Melalui pendekatan konstruksivisme, aturan sebagaimana SOP di dalam kasus ini, tidak menjadikannya kaku beku tanpa menghilangkan rasa kemanusian demi keadilan. Hal ini karena dengan kesepakatan dan konsensus bersama, maka persoalan yang dihadapinya akan dapat diselesaikan sesuai dengan konteks dan inti permasalahannya. Tidak selalu haruslah berpegangan dan harga mati dalam menjalankan aturan yang berlaku. Sudah waktunya untuk berpikir progresif untuk dapat menghambat dampak negatif positivisme.

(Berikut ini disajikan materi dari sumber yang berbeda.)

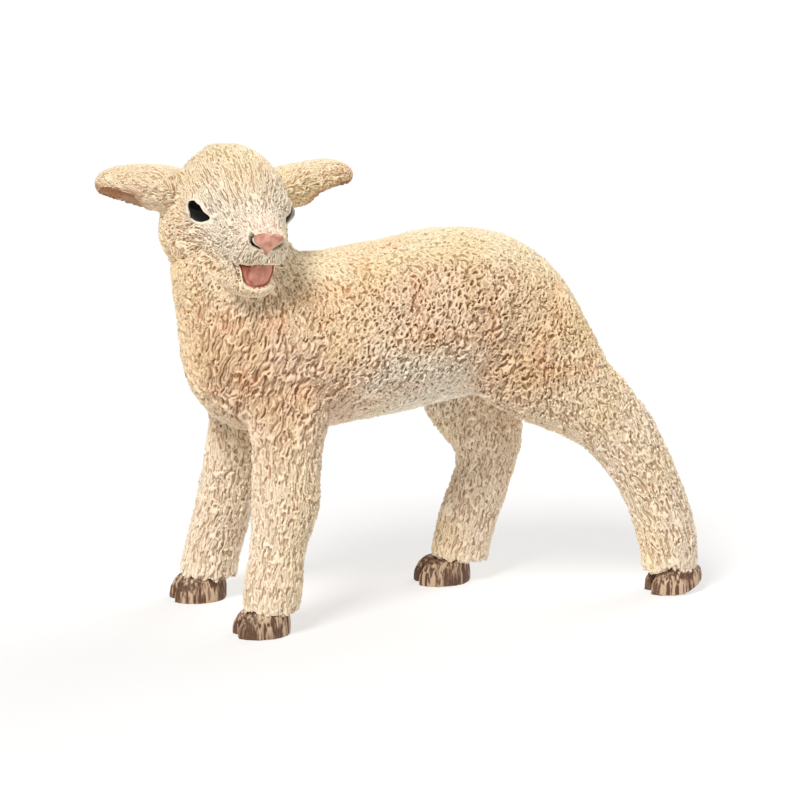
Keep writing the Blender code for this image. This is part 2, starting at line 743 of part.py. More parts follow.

Kekhawatiran itu ada, karena penggunaan kaca mata kuda dalam penegakannya hanya dapat melihat penegakan hukum dalam satu arah yaitu rumusan undang-undang secara tekstual normatif tanpa ada kepedulian dan sensitivitas terhadap kondisi lingkungan sosial di sekitarnya, termasuk rasa kemanusian yang seharusnya juga dimiliki para pelaksana hukum adalah pilihan yang harus mau diterimanya. Penegakan hukum haruslah dengan menempatkan keadilan dan kebenaran di atas aturan. Sebab, jika penegakan hukum yang dibuat hanya berdasarkan konstruksi-konstruksi logis yang ada dalam teks hukum positif formal, maka penegakan hukum hanya menjadi mulutnya UU. Penegakan hukum yang progresif dituntut melepaskan diri dari kungkungan pola berpikir positivistik yang kaku dan tidak membumi sebagaimana yang kita lihat dalam kasus tersebut di atas. Masihkah kita terjebak dalam kolam kesalahan yang selama ini terjadi ? Tidak seharusnya.